As for Pelagius, even though his teachings don't jive with Anglicans today, the fact he was "excommunicated" by the Church as explained in the movie by a twisted and corrupt Roman papacy would certainly earn their posthumous approval of him. In fact, the movie is just littered with stuff that is obviously anti-Catholic, showing its leading adherents as nearly as bloodthirsty as the Saxons as they punish people for sins and stuff. There's the bizarre fact that a bishop from Rome is given the authority to interfere in the discharge of Sarmatian warriors serving Rome so that they can go on some mission to rescue a Roman boy who is basically in line to become the next pope should he play his cards right. This is all used as a plot device to show that Rome, which is officially abandoning Britain as announced by the bishop, is beyond saving. If this wasn't painfully obvious, Guinevere makes it so when she tries to persuade Arthur not to move to Rome, but to stay in Britain, to look after his own people and make a worthy home there. Britain was the "last outpost of freedom" for Arthur because "Rome is dead" she argues, a rather bold and intuitive prophecy for an illiterate Celtic woman living north of Hadrian's Wall.
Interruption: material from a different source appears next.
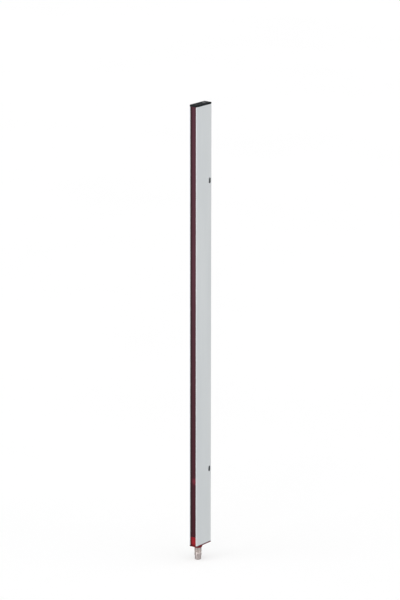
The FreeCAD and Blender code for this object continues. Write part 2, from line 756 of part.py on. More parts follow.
def make_circuit_board():
    """Long board across the bar, edges in the guide grooves."""
    body = new_body("circuit_board", board_bottom_z)
    board_u = f"({wall_u} - Sizes.board_edge_gap)"
    section = new_sketch(body, "board_section")
    draw_rectangle(section, f"(-{board_u})", board_u, board_front_v, board_rear_v)
    add_pad(body, section, "board", board_length)


def make_emitters():
    """Row of infrared emitters on the front of the board, one behind each lens."""
    body = new_body("emitter_leds", first_beam_z)
    base = new_sketch(body, "emitter_base_outline", "XZ_Plane", f"(-{board_front_v})")
    half = "(Sizes.emitter_width / 2)"
    draw_rectangle(base, f"(-{half})", half, f"(-{half})", half)
    base_pad = add_pad(body, base, "emitter_base", "Sizes.emitter_height")
    add_row(body, [base_pad], base, "emitter_row", beam_span, beam_count)


def make_optic_carrier():
    """Black baffle bar: a rebate for the lens strip and one tapered square tunnel a beam."""
    body = new_body("optic_carrier", carrier_bottom_z)
    section = new_sketch(body, "carrier_section")
    rebate_u = "(Sizes.lens_strip_width / 2 + Sizes.slide_gap)"
    draw_polygon(section, mirrored([
        (spigot_u, spigot_rear_v),
        (spigot_u, spigot_front_v),
        (rebate_u, spigot_front_v),
        (rebate_u, lens_rear_v),
    ]))
    add_pad(body, section, "carrier_bar", carrier_length)
    tunnel = new_sketch(body, "tunnel_mouth", "XZ_Plane", f"(-{lens_rear_v})")
    reach = "(Sizes.lens_aperture / 2 + Sizes.slide_gap)"
    draw_rectangle(tunnel, f"(-{reach})", reach, f"(Sizes.carrier_end_margin - {reach})",
                   f"(Sizes.carrier_end_margin + {reach})")
    tunnel_cut = add_pocket(body, tunnel, "beam_tunnel", f"({spigot_rear_v} - {lens_rear_v})",
                            taper="Sizes.tunnel_taper_deg")
    add_row(body, [tunnel_cut], tunnel, "beam_tunnels", beam_span, beam_count)
    guide = new_sketch(body, "guide_hole_section", "XZ_Plane", f"(-{spigot_front_v})")
    draw_circle(guide, status_u, status_rise, guide_hole_diameter)
    add_pocket(body, guide, "guide_hole", f"({spigot_rear_v} - {spigot_front_v})")


def make_lens_strip():
    """Clear strip with one bulged lens a beam, seated in the carrier's rebate."""
    body = new_body("lens_strip", carrier_bottom_z)
    half = "(Sizes.lens_strip_width / 2)"
    section = new_sketch(body, "lens_strip_section")
    draw_rectangle(section, f"(-{half})", half, spigot_front_v, lens_rear_v)
    add_pad(body, section, "lens_base", carrier_length)
    bulge = new_sketch(body, "lens_side", "YZ_Plane")
    draw_lens_side(bulge)
    lens = add_revolution(body, bulge, "lens_bulge", "Axis0")
    add_row(body, [lens], bulge, "lens_row", beam_span, beam_count)
    guide = new_sketch(body, "lens_guide_hole_section", "XZ_Plane", f"(-{spigot_front_v})")
    draw_circle(guide, status_u, status_rise, guide_hole_diameter)
    add_pocket(body, guide, "lens_guide_hole", "Sizes.lens_strip_thickness")


def draw_lens_side(sketch):
    """Half of a lens from the side: a flat foot and an arc that meets the optic axis."""
    foot, reach, sag = value(lens_rear_v), value("Sizes.lens_aperture") / 2, value("Sizes.lens_sag")
    axis_height = value("Sizes.carrier_end_margin")
    radius = (reach ** 2 + sag ** 2) / (2 * sag)
    centre = FreeCAD.Vector(foot + sag - radius, axis_height, 0)
    rim = FreeCAD.Vector(foot, axis_height + reach, 0)
    crown = FreeCAD.Vector(foot + sag, axis_height, 0)
    root = FreeCAD.Vector(foot, axis_height, 0)
    circle = Part.Circle(centre, FreeCAD.Vector(0, 0, 1), radius)
    arc = sketch.addGeometry(Part.ArcOfCircle(circle, 0, circle.parameter(rim)), False)
    foot_line = sketch.addGeometry(Part.LineSegment(rim, root), False)
    axis_line = sketch.addGeometry(Part.LineSegment(root, crown), False)
    axis = sketch.addGeometry(Part.LineSegment(root, crown), True)
    sketch.addConstraint(Sketcher.Constraint("Coincident", arc, 2, foot_line, 1))
    sketch.addConstraint(Sketcher.Constraint("Coincident", foot_line, 2, axis_line, 1))
    sketch.addConstraint(Sketcher.Constraint("Coincident", axis_line, 2, arc, 1))
    sketch.addConstraint(Sketcher.Constraint("Coincident", axis, 1, axis_line, 1))
    sketch.addConstraint(Sketcher.Constraint("Coincident", axis, 2, axis_line, 2))
    sketch.addConstraint(Sketcher.Constraint("PointOnObject", arc, 3, axis))
    axis_rise = "Sizes.carrier_end_margin"
    place_point(sketch, foot_line, 1, lens_rear_v, f"({axis_rise} + Sizes.lens_aperture / 2)")
    place_point(sketch, axis_line, 1, lens_rear_v, axis_rise)
    place_point(sketch, axis_line, 2, f"({lens_rear_v} + Sizes.lens_sag)", axis_rise)


def make_board_block(label, width, length, height, rise, pitch=None, count=None):
    """Rectangular component on the rear of the board, alone or in a row."""
    body = new_body(label, f"({board_bottom_z} + {rise})")
    outline = new_sketch(body, f"{label}_outline", "XZ_Plane", f"(-{board_rear_v} - {height})")
    draw_rectangle(outline, f"(-{width} / 2)", f"({width} / 2)",
                   f"(-{length} / 2)", f"({length} / 2)")
    block = add_pad(body, outline, f"{label}_block", height)
    if count is not None:
        add_row(body, [block], outline, f"{label}_row", f"({pitch} * ({count} - 1))", count)


def make_status_light():
    """Status light on the board and the clear rod that leads it to the window."""
    lamp = new_body("status_led", status_z)
    outline = new_sketch(lamp, "status_led_outline", "XZ_Plane", f"(-{board_front_v})")
    half = "(Sizes.status_led_width / 2)"
    draw_rectangle(outline, f"({status_u} - {half})", f"({status_u} + {half})",
                   f"(-{half})", half)
    add_pad(lamp, outline, "status_led_block", "Sizes.status_led_height")

    guide_rear_v = f"({board_front_v} - Sizes.status_led_height - Sizes.slide_gap)"
    guide = new_body("light_guide", status_z)
    section = new_sketch(guide, "light_guide_section", "XZ_Plane", f"(-{guide_rear_v})")
    draw_circle(section, status_u, "0", "Sizes.light_guide_diameter")
    add_pad(guide, section, "light_guide_rod", f"({guide_rear_v} - {spigot_front_v})")


def make_connector_flex():
    """Flexible printed strip: its foot lies on the pins, and it turns up to the board."""
    body = new_body("connector_flex", bottom_z)
    foot_front_v = f"({connector_v} - Sizes.pin_pitch / 2 - Sizes.pin_diameter)"
    foot_top_z = f"({pin_top_z} + Sizes.flex_thickness)"
    upright_v = f"({board_front_v} - Sizes.flex_thickness)"
    flex_top_z = f"({board_bottom_z} - {bottom_z} + Sizes.flex_rise)"
    side = new_sketch(body, "flex_side", "YZ_Plane")
    draw_polygon(side, [
        (foot_front_v, pin_top_z),
        (board_front_v, pin_top_z),
        (board_front_v, flex_top_z),
        (upright_v, flex_top_z),
        (upright_v, foot_top_z),
        (foot_front_v, foot_top_z),
    ])
    strip = add_pad(body, side, "flex_strip", "Sizes.flex_width")
    strip.SideType = "Symmetric"
    doc.recompute()
    corner = (value(board_front_v), value(pin_top_z))
    outer = edges_where(body, lambda p: near(p.y, corner[0]) and near(p.z, corner[1]))
    add_fillet(body, "flex_outer_bend", outer,
               "(Sizes.flex_bend_radius + Sizes.flex_thickness)")
    corner = (value(upright_v), value(foot_top_z))
    inner = edges_where(body, lambda p: near(p.y, corner[0]) and near(p.z, corner[1]))
    add_fillet(body, "flex_inner_bend", inner, "Sizes.flex_bend_radius")


def check_document():
    """Stop before anything is written if an object failed or a shape is unsound."""
    for item in doc.Objects:
        if "Invalid" in item.State or "Error" in item.State:
            raise RuntimeError(f"{item.Name} failed: {item.State}")
    for body in pieces:
        if body.Shape.isNull() or not body.Shape.isValid():
            raise RuntimeError(f"{body.Label} has no sound shape")


make_housing_profile()
make_window()
make_window_seals()
make_top_cap()
make_gasket("top_cap_gasket", "top", profile_top_z, False)
make_screw("top_cap_screw", top_z, False)
make_bottom_cap()
make_gasket("bottom_cap_gasket", "bottom", f"({bottom_z} + Sizes.flange_thickness)", True)
make_screw("bottom_cap_screw", bottom_z, True)
make_connector_shell()
make_connector_insert()
make_contact_pins()
make_connector_seal()
make_circuit_board()
make_emitters()
make_optic_carrier()
make_lens_strip()
make_board_block("control_chip", "Sizes.chip_width", "Sizes.chip_width",
                 "Sizes.chip_height", "Sizes.chip_rise")
make_board_block("driver_chips", "Sizes.driver_width", "Sizes.driver_length",
                 "Sizes.chip_height", f"({driver_pitch} / 2)", driver_pitch, "Sizes.driver_count")
make_board_block("capacitors", "Sizes.capacitor_width", "Sizes.capacitor_length",
                 "Sizes.capacitor_height", "Sizes.capacitor_rise",
                 "Sizes.capacitor_pitch", "Sizes.capacitor_count")
make_status_light()
make_connector_flex()
doc.recompute()
check_document()

os.makedirs("parts", exist_ok=True)
for body in pieces:
    body.Shape.exportStep(f"parts/{body.Label}.step")
    box = body.Shape.BoundBox
    print(f"{body.Label}: {len(body.Shape.Solids)} solid(s), "
          f"{box.XLength:.2f} x {box.YLength:.2f} x {box.ZLength:.2f} mm")
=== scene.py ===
import json
import math
import bmesh
import bpy
from mathutils import Matrix, Vector


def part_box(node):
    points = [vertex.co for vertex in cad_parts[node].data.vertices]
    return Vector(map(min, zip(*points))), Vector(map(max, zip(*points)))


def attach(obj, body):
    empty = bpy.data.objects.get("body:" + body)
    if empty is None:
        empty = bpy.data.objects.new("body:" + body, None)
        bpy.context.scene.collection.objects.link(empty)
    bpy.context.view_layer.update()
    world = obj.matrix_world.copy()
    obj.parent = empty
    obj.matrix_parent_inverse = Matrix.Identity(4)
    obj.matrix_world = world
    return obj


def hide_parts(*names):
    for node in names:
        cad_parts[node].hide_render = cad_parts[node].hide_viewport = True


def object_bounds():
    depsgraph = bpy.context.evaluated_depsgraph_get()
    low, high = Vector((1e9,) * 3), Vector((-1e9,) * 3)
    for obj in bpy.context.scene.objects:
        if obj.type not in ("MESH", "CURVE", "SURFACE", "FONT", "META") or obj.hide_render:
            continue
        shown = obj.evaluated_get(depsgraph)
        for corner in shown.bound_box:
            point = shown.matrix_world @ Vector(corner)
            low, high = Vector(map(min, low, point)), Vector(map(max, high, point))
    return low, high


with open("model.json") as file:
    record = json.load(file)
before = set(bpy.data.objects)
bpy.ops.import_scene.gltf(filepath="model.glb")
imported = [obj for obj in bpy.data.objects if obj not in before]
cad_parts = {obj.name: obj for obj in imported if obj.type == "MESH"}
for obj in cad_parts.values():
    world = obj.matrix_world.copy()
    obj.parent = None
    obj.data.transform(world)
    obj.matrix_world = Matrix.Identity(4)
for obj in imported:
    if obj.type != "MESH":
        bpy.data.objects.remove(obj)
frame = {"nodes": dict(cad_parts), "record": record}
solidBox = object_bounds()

mm = 0.001
white = (1.0, 1.0, 1.0)
record = frame["record"]
slotOfNode = {part["node"]: part["material_slot"] for part in record["subparts"]}
print("frame loaded:", len(frame["nodes"]), "nodes")


# node helpers: an owner is a material or the world
def addNode(owner, kind, **sockets):
    node = owner.node_tree.nodes.new(kind)
    for socket, value in sockets.items():
        node.inputs[socket].default_value = value
    return node


def wire(owner, source, target):
    owner.node_tree.links.new(source, target)


def calculate(owner, operation, source, amount=0.0):  # the amount is a number or another node's output
    node = addNode(owner, "ShaderNodeMath")
    node.operation = operation
    wire(owner, source, node.inputs[0])
    if isinstance(amount, bpy.types.NodeSocket):
        wire(owner, amount, node.inputs[1])
    else:
        node.inputs[1].default_value = amount
    return node.outputs["Value"]


def spread(owner, factor, low, high, fromLow=0.3, fromHigh=0.7):  # noise seldom leaves 0.3 to 0.7
    span = addNode(owner, "ShaderNodeMapRange")
    span.inputs["From Min"].default_value = fromLow
    span.inputs["From Max"].default_value = fromHigh
    span.inputs["To Min"].default_value = low
    span.inputs["To Max"].default_value = high
    wire(owner, factor, span.inputs["Value"])
    return span.outputs["Result"]


def tint(owner, factor, dark, light, darkAt=0.35, lightAt=0.65):
    ramp = addNode(owner, "ShaderNodeValToRGB")
    ramp.color_ramp.elements[0].position = darkAt
    ramp.color_ramp.elements[0].color = (*dark, 1.0)
    ramp.color_ramp.elements[1].position = lightAt
    ramp.color_ramp.elements[1].color = (*light, 1.0)
    wire(owner, factor, ramp.inputs["Fac"])
    return ramp.outputs["Color"]


def grainOf(material, scale, stretch, detail=4.0, roughness=0.55):
    place = addNode(material, "ShaderNodeTexCoord")
    mapping = addNode(material, "ShaderNodeMapping", Scale=stretch)
    noise = addNode(material, "ShaderNodeTexNoise", Scale=scale, Detail=detail, Roughness=roughness)
    wire(material, place.outputs["Object"], mapping.inputs["Vector"])
    wire(material, mapping.outputs["Vector"], noise.inputs["Vector"])
    return noise.outputs["Fac"]


def shaderOf(material):
    return material.node_tree.nodes["Principled BSDF"]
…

Apparently she's kept well informed about the goings on in continental Europe.
That brings me to another stupid aspect of the movie: it takes place in 467 AD! Historically the Romans evacuated from Britain in 409 AD, yet the movie shows them manning the length of Hadrian's Wall in force. Even dumber, for some odd reason the Roman boy Arthur had to save from the marauding Saxons was actually living in some monastery / plantation NORTH of the defensive wall for no apparent reason other than "the pope gave us this piece of land." Apparently that was seen as the perfect place to send a prospective young man seen as a potential future pope. I'm speechless.
You know what? All of this I might have forgiven, but then came that unholy scene where Mads Mikkelsen (playing the role of Tristan) shoots an arrow from like, a thousand miles away, and happens to hit dead center in the chest the Roman turncoat working for the Saxons as he's holed up in some tall tree on the opposite side of Hadrian's Wall. I laughed so hard at this that I think I may have woken some neighbors up.
I could continue, but I think you get the point. Please do feel free to counter my arguments here or argue for a movie that you think is even worse! Even dumber! There are plenty of historical dramas produced in the last decade and a half to mule over.